= INSTRUCTION =
Exactly the lines from the one that contains "place, out, along = far_slider_frame()" to the one that contains "points = [vertex.co", both lines included, should be copied, and no others.

= GIVEN INFORMATION =
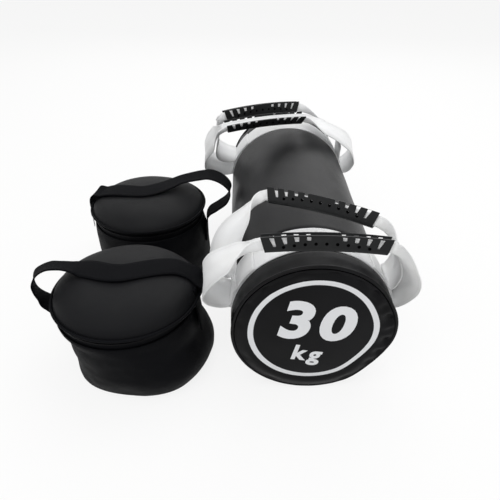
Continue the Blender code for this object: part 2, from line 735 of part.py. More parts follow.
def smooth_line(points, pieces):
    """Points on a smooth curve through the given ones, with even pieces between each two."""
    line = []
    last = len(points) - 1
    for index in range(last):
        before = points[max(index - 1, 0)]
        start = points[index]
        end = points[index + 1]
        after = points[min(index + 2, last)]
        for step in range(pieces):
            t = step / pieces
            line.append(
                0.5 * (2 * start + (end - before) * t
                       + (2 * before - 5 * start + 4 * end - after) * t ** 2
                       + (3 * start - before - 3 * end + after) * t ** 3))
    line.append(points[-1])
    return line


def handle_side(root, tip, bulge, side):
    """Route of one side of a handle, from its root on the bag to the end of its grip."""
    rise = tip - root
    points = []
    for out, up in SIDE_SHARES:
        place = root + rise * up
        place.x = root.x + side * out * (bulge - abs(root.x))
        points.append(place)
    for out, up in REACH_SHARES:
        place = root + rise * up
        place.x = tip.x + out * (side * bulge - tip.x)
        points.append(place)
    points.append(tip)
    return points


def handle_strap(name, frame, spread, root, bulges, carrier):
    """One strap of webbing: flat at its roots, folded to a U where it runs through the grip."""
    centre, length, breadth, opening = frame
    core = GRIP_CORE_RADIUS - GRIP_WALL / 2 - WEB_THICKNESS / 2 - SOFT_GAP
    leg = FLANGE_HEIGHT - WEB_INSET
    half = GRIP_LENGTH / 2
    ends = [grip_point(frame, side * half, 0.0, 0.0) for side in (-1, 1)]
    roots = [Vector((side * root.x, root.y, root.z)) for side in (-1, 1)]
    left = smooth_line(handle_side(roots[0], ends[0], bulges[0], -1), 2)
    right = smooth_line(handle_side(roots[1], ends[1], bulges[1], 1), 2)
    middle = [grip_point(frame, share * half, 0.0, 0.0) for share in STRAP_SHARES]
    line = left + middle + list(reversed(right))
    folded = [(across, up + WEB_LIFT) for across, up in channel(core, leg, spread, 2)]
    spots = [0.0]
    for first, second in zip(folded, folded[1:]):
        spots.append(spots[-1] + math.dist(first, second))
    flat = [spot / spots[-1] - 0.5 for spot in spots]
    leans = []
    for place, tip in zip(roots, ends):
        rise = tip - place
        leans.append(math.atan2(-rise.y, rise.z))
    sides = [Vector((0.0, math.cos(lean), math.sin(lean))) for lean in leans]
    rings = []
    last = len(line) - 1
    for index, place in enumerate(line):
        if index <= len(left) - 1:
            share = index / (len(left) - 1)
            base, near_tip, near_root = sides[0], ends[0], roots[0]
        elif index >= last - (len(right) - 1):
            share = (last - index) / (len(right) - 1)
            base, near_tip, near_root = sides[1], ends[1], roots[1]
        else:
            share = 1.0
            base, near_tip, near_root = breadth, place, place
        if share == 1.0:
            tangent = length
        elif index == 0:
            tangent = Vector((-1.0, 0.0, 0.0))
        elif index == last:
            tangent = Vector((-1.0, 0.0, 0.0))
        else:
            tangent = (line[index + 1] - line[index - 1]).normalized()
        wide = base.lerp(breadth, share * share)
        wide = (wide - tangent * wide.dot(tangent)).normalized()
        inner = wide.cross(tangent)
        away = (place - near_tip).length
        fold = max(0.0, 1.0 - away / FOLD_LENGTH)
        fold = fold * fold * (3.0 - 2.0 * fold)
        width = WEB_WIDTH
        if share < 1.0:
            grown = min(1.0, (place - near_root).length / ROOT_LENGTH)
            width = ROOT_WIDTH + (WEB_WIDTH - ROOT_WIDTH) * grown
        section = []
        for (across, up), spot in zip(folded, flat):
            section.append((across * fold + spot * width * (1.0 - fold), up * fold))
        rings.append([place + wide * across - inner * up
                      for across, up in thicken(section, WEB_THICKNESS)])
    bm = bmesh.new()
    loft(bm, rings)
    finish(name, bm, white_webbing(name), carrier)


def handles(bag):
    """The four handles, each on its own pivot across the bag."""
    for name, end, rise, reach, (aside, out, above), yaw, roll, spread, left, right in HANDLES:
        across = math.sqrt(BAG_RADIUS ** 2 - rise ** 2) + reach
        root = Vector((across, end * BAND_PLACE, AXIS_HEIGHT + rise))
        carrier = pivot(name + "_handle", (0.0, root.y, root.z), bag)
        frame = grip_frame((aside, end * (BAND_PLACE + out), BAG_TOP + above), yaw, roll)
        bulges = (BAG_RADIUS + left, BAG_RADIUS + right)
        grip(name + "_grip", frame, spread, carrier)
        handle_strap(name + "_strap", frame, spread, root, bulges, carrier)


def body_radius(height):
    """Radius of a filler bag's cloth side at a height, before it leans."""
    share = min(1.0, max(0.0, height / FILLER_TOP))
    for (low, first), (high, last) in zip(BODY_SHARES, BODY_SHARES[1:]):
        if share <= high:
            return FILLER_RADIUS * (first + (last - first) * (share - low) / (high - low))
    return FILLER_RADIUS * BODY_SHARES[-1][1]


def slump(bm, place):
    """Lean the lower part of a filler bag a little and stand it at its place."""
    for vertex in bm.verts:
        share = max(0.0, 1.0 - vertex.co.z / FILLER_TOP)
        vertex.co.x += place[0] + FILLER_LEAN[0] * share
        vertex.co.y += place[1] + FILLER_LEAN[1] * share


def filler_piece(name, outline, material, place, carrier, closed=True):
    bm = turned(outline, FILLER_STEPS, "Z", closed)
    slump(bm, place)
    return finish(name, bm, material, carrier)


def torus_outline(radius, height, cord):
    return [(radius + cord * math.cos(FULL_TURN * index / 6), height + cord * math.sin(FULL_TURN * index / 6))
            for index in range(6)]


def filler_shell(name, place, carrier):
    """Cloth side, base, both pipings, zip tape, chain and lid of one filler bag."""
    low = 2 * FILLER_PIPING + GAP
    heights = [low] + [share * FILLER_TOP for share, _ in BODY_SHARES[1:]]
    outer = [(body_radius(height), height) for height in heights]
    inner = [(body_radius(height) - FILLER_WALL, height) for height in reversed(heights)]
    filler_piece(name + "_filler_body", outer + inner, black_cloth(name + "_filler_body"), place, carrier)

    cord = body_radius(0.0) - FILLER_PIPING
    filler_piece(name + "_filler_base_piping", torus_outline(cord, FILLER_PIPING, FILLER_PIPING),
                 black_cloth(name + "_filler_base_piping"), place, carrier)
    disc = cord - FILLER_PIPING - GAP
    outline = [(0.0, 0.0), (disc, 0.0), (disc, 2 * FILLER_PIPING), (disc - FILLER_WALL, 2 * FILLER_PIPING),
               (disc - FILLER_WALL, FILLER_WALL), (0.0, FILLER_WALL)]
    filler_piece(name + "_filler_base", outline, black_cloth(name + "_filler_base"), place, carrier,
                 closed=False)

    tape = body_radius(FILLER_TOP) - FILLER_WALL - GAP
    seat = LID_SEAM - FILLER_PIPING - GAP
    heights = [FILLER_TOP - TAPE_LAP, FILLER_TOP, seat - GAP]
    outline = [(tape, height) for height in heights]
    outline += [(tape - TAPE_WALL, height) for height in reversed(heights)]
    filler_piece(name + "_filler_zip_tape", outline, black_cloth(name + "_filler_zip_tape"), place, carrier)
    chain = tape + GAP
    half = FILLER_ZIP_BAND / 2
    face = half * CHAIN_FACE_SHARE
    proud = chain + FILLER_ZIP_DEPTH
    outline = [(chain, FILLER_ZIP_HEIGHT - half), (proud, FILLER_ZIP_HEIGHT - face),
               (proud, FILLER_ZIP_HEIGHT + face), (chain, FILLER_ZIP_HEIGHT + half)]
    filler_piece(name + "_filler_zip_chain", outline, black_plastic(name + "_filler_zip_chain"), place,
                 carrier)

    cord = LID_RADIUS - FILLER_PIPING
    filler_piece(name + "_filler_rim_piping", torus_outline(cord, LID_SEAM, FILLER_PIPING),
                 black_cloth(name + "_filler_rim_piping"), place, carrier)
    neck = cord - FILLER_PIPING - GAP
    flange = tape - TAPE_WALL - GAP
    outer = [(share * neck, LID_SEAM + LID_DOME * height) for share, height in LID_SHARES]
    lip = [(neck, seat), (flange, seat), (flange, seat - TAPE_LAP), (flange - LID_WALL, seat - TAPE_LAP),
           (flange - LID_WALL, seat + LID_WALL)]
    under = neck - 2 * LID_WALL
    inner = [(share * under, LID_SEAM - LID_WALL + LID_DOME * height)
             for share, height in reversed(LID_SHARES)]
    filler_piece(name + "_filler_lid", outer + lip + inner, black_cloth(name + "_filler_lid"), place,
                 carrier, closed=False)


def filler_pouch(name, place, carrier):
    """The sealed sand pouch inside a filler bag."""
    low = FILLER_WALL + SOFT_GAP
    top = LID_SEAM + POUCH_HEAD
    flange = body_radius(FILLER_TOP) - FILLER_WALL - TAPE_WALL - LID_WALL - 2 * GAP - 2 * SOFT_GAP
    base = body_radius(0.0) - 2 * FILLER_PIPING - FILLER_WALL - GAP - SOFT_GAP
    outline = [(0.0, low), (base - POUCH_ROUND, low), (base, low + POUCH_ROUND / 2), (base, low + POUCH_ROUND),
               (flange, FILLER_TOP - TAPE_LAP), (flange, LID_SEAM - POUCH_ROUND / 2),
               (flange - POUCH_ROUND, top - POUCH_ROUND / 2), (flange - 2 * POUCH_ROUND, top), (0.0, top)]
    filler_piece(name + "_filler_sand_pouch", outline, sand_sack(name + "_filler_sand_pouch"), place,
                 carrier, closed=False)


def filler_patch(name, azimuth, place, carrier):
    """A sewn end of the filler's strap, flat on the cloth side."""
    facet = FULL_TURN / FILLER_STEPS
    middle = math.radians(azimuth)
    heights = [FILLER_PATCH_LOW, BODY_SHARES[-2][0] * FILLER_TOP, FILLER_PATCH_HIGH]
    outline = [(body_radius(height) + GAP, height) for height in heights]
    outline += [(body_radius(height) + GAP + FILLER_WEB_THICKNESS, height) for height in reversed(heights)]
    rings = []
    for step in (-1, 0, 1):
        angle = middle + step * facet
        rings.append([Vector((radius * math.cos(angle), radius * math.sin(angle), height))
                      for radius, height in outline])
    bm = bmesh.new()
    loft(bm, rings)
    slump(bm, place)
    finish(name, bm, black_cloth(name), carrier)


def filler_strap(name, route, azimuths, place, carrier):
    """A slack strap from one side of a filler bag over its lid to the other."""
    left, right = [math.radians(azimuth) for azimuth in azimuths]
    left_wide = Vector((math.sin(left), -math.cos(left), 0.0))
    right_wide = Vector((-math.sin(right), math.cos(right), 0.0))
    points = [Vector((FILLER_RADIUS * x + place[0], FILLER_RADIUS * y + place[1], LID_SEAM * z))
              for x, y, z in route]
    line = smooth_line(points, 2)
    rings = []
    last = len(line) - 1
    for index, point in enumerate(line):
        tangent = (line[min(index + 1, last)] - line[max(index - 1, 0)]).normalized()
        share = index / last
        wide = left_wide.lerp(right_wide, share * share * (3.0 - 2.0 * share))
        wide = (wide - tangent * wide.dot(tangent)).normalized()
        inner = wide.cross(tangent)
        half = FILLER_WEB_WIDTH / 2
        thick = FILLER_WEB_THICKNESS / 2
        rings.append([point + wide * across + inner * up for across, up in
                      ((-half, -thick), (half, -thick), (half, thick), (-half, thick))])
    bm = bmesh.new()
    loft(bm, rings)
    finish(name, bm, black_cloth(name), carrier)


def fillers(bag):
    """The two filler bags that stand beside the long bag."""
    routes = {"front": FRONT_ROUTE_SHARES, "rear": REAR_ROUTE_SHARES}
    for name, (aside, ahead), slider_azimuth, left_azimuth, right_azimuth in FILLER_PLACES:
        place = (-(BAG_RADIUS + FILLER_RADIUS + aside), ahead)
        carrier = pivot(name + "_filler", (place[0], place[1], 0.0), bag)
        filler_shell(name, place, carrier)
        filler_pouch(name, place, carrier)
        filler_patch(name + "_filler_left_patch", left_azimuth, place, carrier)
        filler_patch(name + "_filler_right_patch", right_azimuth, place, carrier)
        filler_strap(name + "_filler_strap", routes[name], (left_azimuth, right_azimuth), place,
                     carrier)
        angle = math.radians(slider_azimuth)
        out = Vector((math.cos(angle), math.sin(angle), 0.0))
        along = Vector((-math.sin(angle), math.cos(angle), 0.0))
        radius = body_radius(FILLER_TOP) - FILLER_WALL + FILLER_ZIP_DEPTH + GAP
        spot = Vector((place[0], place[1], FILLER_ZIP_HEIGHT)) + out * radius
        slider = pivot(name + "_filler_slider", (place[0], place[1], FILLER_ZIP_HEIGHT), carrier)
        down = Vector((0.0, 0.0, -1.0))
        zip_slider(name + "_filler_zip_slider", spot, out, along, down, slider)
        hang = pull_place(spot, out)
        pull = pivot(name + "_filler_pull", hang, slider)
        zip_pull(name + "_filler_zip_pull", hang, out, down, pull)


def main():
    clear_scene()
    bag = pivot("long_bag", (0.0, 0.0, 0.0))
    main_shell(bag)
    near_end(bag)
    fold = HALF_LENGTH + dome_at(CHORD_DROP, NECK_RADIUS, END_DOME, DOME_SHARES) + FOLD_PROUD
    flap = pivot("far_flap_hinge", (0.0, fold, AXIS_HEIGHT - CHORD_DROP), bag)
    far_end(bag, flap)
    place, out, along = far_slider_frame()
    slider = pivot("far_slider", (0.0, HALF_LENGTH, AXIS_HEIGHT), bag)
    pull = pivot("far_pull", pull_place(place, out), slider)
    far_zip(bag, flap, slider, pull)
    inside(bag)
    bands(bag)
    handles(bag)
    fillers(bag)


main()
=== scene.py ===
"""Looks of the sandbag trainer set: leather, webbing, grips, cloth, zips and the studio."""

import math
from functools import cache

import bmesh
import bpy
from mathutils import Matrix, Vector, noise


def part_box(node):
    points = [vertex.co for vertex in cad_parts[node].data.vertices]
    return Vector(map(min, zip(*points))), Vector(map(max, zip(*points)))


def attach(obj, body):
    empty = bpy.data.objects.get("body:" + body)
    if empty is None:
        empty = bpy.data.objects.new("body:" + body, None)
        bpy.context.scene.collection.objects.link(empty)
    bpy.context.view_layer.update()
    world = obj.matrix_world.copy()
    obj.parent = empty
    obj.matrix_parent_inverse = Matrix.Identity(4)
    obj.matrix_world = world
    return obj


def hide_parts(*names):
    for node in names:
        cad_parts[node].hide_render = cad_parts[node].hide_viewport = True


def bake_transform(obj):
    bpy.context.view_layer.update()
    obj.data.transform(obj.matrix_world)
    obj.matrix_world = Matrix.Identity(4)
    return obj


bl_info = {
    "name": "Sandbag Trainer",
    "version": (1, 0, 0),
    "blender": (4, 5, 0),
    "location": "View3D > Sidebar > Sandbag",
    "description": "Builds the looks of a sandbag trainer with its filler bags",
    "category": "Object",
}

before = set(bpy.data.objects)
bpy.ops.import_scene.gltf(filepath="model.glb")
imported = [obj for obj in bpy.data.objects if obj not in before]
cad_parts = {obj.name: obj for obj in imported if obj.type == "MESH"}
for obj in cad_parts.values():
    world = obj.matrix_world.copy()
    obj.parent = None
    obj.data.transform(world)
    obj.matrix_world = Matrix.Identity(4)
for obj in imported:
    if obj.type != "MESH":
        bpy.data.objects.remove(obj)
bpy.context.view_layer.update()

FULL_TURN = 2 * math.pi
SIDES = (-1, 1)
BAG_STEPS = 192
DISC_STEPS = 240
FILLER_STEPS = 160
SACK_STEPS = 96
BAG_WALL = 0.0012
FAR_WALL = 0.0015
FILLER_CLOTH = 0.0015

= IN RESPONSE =
    place, out, along = far_slider_frame()
    slider = pivot("far_slider", (0.0, HALF_LENGTH, AXIS_HEIGHT), bag)
    pull = pivot("far_pull", pull_place(place, out), slider)
    far_zip(bag, flap, slider, pull)
    inside(bag)
    bands(bag)
    handles(bag)
    fillers(bag)


main()
=== scene.py ===
"""Looks of the sandbag trainer set: leather, webbing, grips, cloth, zips and the studio."""

import math
from functools import cache

import bmesh
import bpy
from mathutils import Matrix, Vector, noise


def part_box(node):
    points = [vertex.co for vertex in cad_parts[node].data.vertices]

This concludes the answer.